My understanding of the regressor network is:

  • First train the classification network. Freeze it and add the localizer network in.
  • Layer 1 in the regressor has input 6x7x256, output 2x3x4096, so I believe it’s 5x5x256x4096 (Convolutional)
  • Layer 2: input: 2x3x4096, output 2x3x1024. This looks like an 1x1x1024 convolution to me?
  • Output layer: input: 2x3x1024, output 2x3x4. So this can be also achieved by 1x1x4 convolution?

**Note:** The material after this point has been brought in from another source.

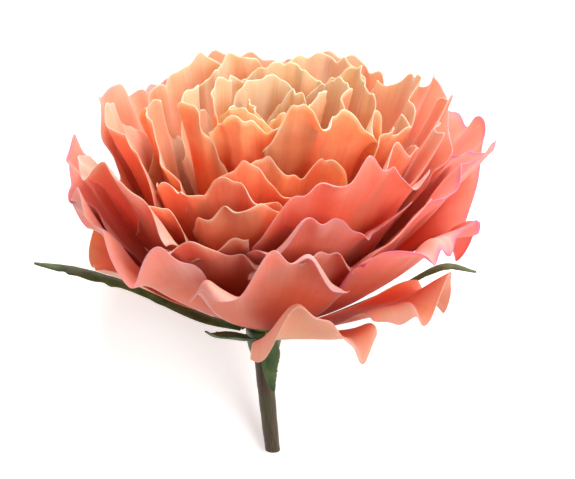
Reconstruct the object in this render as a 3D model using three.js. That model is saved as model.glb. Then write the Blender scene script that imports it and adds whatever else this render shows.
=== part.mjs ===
import * as THREE from "three";

// A cut garden rose lying on its side on a surface, in millimetres, Z up.
// It is described standing first: the flower's axis is Z, its front faces -Y and
// the petals' common base is at the origin. lay() then tips it onto its back.

// ---- driving dimensions ----
const petalThickness = 0.42;
const petalBaseThickness = 0.16;
const petalStart = 0.10;        // where an inner petal leaves the receptacle, along its profile
const outerPetalStart = 0.03;   // the same for the outermost petals, which grow from the hip's rim
const outerFromLevel = 4.4;
const clawHalfWidth = 14;       // degrees, half width of a petal's narrow base
const headLean = 0.075;         // the head leans this far to +X for each mm of height
const stemLength = 27;
const stemTopRadius = 2.5;
const stemCutRadius = 2.0;
const hipTopRadius = 5.0;
const hipWaistRadius = 4.1;
const hipHeight = 9;
const hipTop = -3.2;
const layAngle = 37;            // degrees between the flower's axis and the surface
const pressDepth = 2.5;         // mm of petal that gives way where the head rests
const restHeight = -25.4;       // height of the surface while the base is at the origin

// Petal profiles from the closed heart (0) to the hanging outer petals (6).
// Each row is a cubic curve of radius, height pairs in mm, base first.
const profiles = [
  [1.0, 3.6, 2.0, 20.0, 3.5, 40.0, 2.0, 56.0],
  [2.0, 3.0, 7.0, 18.0, 12.0, 38.0, 11.0, 65.0],
  [3.0, 2.2, 12.0, 12.0, 23.0, 30.0, 23.0, 68.0],
  [3.9, 1.0, 17.0, 11.0, 32.0, 26.0, 38.0, 66.0],
  [4.7, -0.4, 20.0, 9.0, 41.0, 23.0, 50.0, 61.0],
  [5.4, -1.9, 22.0, 5.0, 47.0, 14.0, 60.0, 42.0],
  [5.9, -2.9, 24.0, 0.0, 46.0, 0.0, 60.0, -4.0],
];

// Shared waves in the petals: waves round the flower, phase per profile, start, strength.
const waveRows = [
  [3, 2.1, 0.5, 0.50],
  [5, -3.3, 1.7, 0.35],
  [9, 3.0, 0.3, 0.45],
  [14, -3.4, 2.0, 0.38],
];
const waveHeight = 0.20;        // in profile steps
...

I put question marks at the 1x1 convolution is 1x1 conv was introduced by Network In Network (NiN) Architecture (Lin et al., 2013), and was heavily used in GooLeNet in 2014. However I don’t see either of these in the OverFeat paper’s reference.

1 Like

I am really appreciative of the continued deep dive here. To the best of my knowledge, this thread is the only deep dive on the Overfeat paper and architecture on this platform (or the Coursera forum that preceded it). I found the narrative description in the paper hard to follow, and without the code felt unclear about what the flow actually is. But I think the diagram that shows the fully connected layers being run twice, once for class prediction (C + 1) and once for bounding box edges is 1) consistent with the submitted paper and 2) suggests why YOLO is faster at runtime (or test time as Sermanet et al call it). Namely, YOLO combines classification and localization predictions into a single complete forward pass; the fully connected layers aren’t run twice as it appears they are here. Thanks for sharing your thoughts.

Thank you for being consistent on the dive, @ai_curious! Your questions definitely helped me (and others in this forum, maybe) think further. OverFeat is one of the earliest works in the object detection field and now there are better models. But it’s still helpful to gain a reasonably good understanding of its architecture.